ORDERING GENDER: REVISITING THE ROLE OF PSYCHOLOGY
DOI:
https://doi.org/10.17159//2309-8708/2001/n27a4Abstract
Psychology as a discipline has long been criticised for its reproduction of gender and other inequalities. Such a critique has been lodged both at the content of psychological knowledges as well as the practices of psychology, including the realm of academia, intervention and organisational structures. In South Africa it has been well illustrated that white males have dominated in psychology as a practice and in the production of knowledge, particularly in terms of authorship, where black and women psychologists have been under-represented. It has also been widely acknowledged that psychology, in particular the psychology of gender, has been highly problematic in the way in which it reproduces and legitimates gender difference and inequality.
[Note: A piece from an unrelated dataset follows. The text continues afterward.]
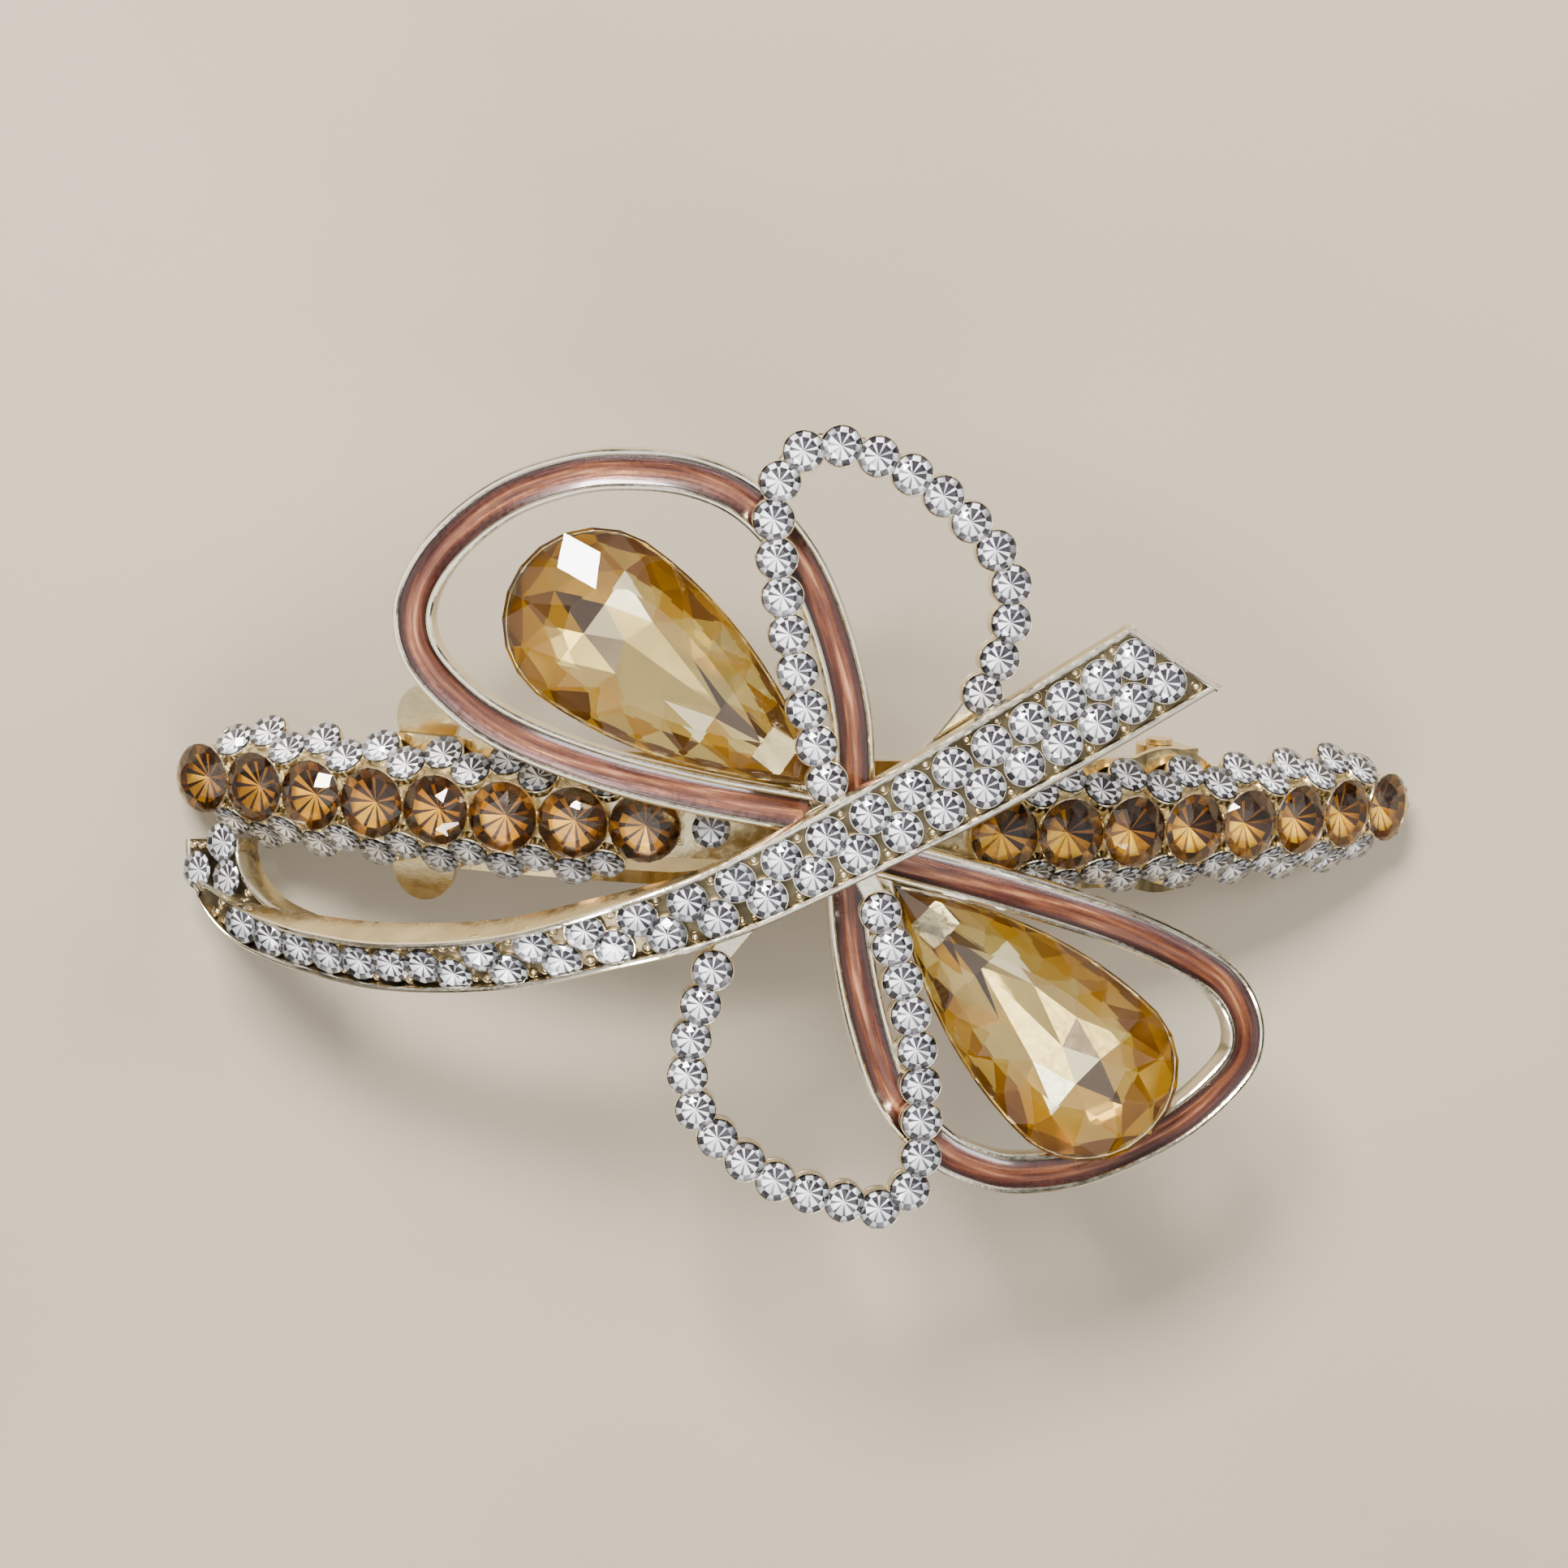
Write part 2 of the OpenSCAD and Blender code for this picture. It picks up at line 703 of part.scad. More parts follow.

While debates about the sexist content of psychological knowledge have been present for a number of decades in the international context, there has been little focus on this in South Africa. the need to develop a South African psychology of gender that is both local - that is, representing indigenous experiences of gender development and identities - and critical - in that it problematises the construction of gender difference and inequality - is another challenge within the broader transformation of South African psychology. This paper revisits criticisms of the way in which psychology has theorised gender difference and presents contesting current perspectives on gender within postmodern thinking, in an attempt to take forward these debates in the reconstruction of South African psychology.